О нашем преподавателе трудно припомнить что-либо, что шло бы вразрез с карикатурным описанием школы у Диккенса. Морли витийствовал со своей кафедры, кого-то поносил, кого-то восхвалял, бурно выражая свои совершенно непонятные симпатии и антипатии, а стиль его преподавания во всем, начиная с уже цитированного проспекта, был весьма схож со стилем упомянутой чичестерской школы, наложившей неизгладимый отпечаток на мою мать. Школа была старомодная, претенциозная, поверхностная, дающая мало знаний. Все же она пошла мне на пользу, и поэтому стоит сказать несколько добрых слов о старине Морли. Мне кажется, он честно старался, вопреки традиции, чему-то нас научить. Колледж наставников, к которому он принадлежал, был не просто объединением частных школ, предназначенным пускать пыль в глаза; в нем занимались самоусовершенствованием и стремились идти в ногу со временем. Там читались лекции по методике преподавания и разрабатывался перечень вопросов для получения учительского диплома. Морли научился очень многому со дня, когда он в 1849 году открыл свою школу, и ко времени, когда я к нему поступил. Он стал членом, а потом и лиценциатом этого самообъявленного колледжа, причем всякий раз проходил серию экзаменов, включавших реферат по методике преподавания. Я думаю, что его система, при всех ее недостатках, была все же лучше, чем система алчных соискателей грантов, наскоро обученных учителей государственной школы — единственной альтернативы школе мистера Морли, и что интуиция не подвела мою мать, когда она предпочла для нас это старомодное заведение.

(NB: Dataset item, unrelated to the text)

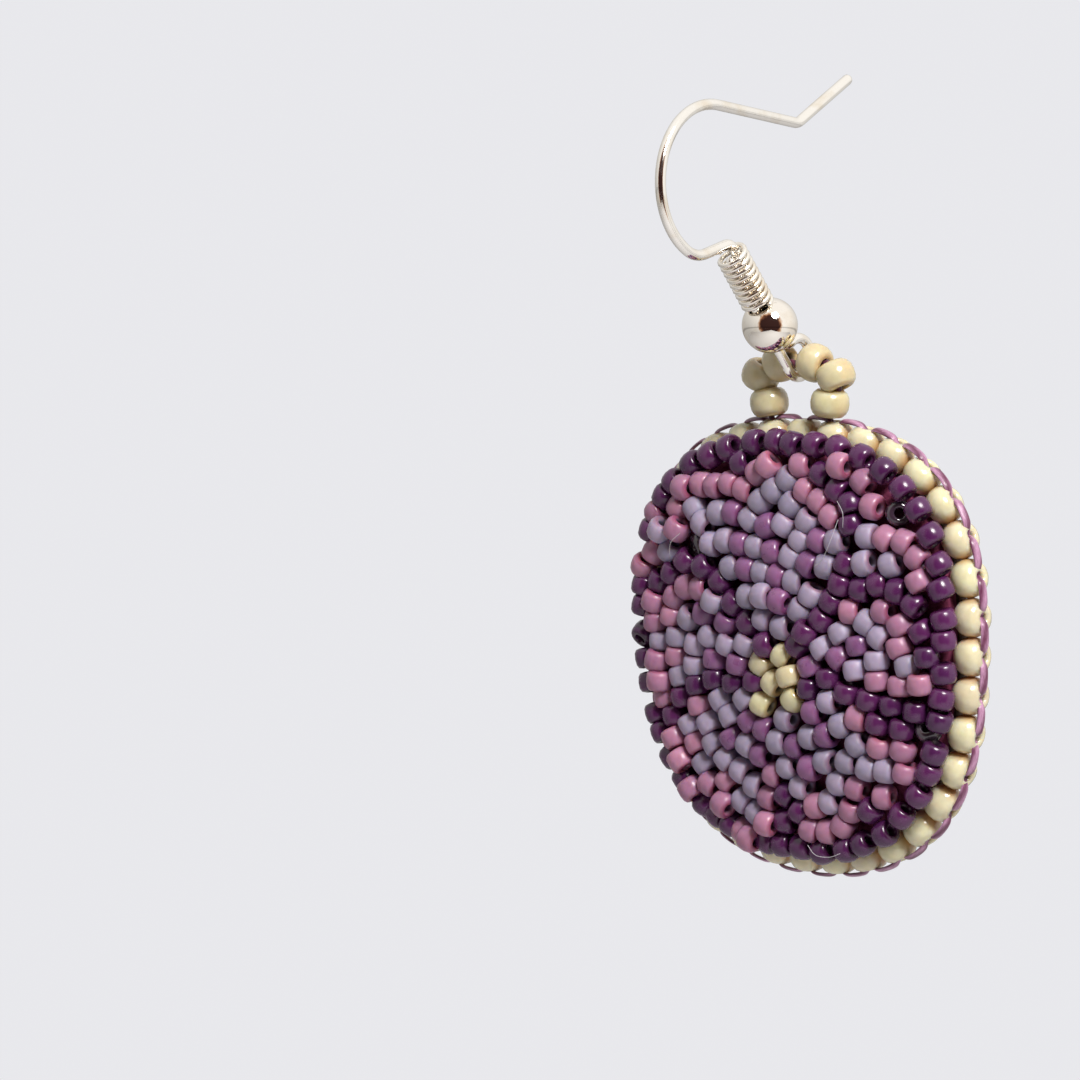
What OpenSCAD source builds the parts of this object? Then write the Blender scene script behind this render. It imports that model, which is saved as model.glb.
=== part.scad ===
// Beaded drop earring: a French hook with coil and ball, a hanging loop of six beads
// and a domed round panel of bead embroidery with a beaded edging.
// X runs across the panel, -Y is its front and +Z is up.
// The origin is where the ear carries it, under the crown of the hook.

/* [Ear hook] */
// Diameter of the hook's wire
wire_d = 0.6; // [0.5:0.05:0.7]
// Radius of the big arc, to the wire's centre
crown_r = 4.2; // [4:0.05:5]
// Length of the arm from the crown to the kink
arm_len = 6.45; // [5:0.05:8]
// Slope of the arm below level, in degrees
arm_drop = 7.4; // [4:0.1:12]
// Length of the straight tip past the kink
tip_len = 4.6; // [3:0.1:6]
// Slope of the tip above level, in degrees
tip_rise = 30; // [20:1:40]
// Lean of the shank from upright, in degrees
shank_lean = 40; // [36:1:44]
// Length of the shank from the hump to the eye's first bend
shank_len = 6.45; // [6.4:0.05:7]
// Radius of the eye under the ball, to the wire's centre
eye_r = 1.05; // [1:0.05:1.2]

/* [Coil and ball] */
// Diameter of the coil's wire
coil_wire_d = 0.28; // [0.22:0.01:0.3]
// Number of turns of the coil
coil_turns = 9.5; // [7:0.5:10]
// Length of the coil between its end turns
coil_len = 3.65; // [3:0.05:3.7]
// Diameter of the ball
ball_d = 3.06; // [2.9:0.02:3.2]
// Diameter of the hole through the ball
ball_hole_d = 1.4; // [1.3:0.05:1.6]

/* [Hanging loop] */
// Diameter of a bead of the hanging loop
loop_bead_d = 2.16; // [2:0.02:2.2]
// Length of a bead of the hanging loop along its hole
loop_bead_h = 1.3; // [1.2:0.02:1.32]
// Diameter of the hole in the cream beads
bead_hole_d = 0.85; // [0.8:0.05:0.9]
// Diameter of the thread of the hanging loop
thread_d = 0.34; // [0.3:0.02:0.4]

/* [Beaded panel] */
// Width of the panel over its edging
panel_w = 24; // [22:0.1:26]
// Height of the panel over its edging
panel_h = 25.3; // [24:0.1:27]
// How far the four corners stand out of an oval
corner_swell = 0.86; // [0:0.02:1]
// How far the outline wanders in three soft lobes
lobe_swell = 0.2; // [0:0.01:0.3]
// Lean of the panel out of upright, in degrees
panel_lean = 4; // [0:0.5:8]
// Diameter of a seed bead, which is the thickness of the bead layer
seed_d = 1.5; // [1.3:0.05:1.7]
// Rise of the middle of the face above its rim
dome_rise = 1.2; // [0:0.1:2]
// Thickness of the felt under the beads, at its rim
felt_t = 1; // [0.8:0.1:1.5]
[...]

Описывая дни, проведенные мною в этой душной, плохо освещенной, пыльной комнате, я понимаю, что сегодня не найдется квалифицированного учителя моложе пятидесяти, которому подобные условия не показались бы ужасающими. Но в мое время такие школы не вызывали ни малейшего удивления.
Очень немногие в наши дни понимают, какие грандиозные перемены произошли за минувшее столетие в народном образовании. Здесь перемен было больше, чем в градостроительстве или транспорте. Прежде чем пробился свет в этой области, притом свет еще и в наше время достаточно тусклый, большинство населения во всем мире вообще не посещало школу, да и те немногие, кто прикоснулись к учению, были людьми скорее грамотными, нежели образованными. В Индии, Китае, арабских странах, равно как и в Европе, собирались либо в помещениях, наспех приспособленных под классы, как у Морли, либо в мечети, а то и просто под деревом или под живой изгородью, как в Ирландии, ученики же набирались из детей обоего пола и самого разнообразного возраста от шести до шестнадцати лет. Школы, достойные этого имени, были исключением и редко когда насчитывали больше одного-двух учителей. Зданий, изначально предназначенных для школы, почти не существовало. Специально построенный и оборудованный класс, в котором бы занималась не очень большая группа детей одинакового возраста и развития, — явление относительно новое даже в высших слоях общества. Обычно учение носило спорадический характер, а учителю приходилось приноравливаться к самым различным возрастам и особенностям восприятия одновременно; он вынужден был придумывать упражнения и занятия для одних, пока сам занимался с другими, тем самым сохраняя хоть какой-то порядок в классе. Этот учитель напоминал не очень-то опытного шахматиста, играющего одновременно на тридцати досках. Он походил на неловкую акушерку, работающую в переполненном родильном доме. Само собой, уровень преподавания зависел от его настроения. Временами Морли пытался чему-то нас научить, в другое же время он лишь переваривал, успешно или не очень, свой обед, страдал от изжоги, беспокойства или неприятностей, работа ему была невтерпеж, как и его зависимость от нас, потому что он понимал, что жизнь проходит стороной, иногда он, проспав, не успевал побриться и ему хотелось уйти к себе и исправить свое упущение.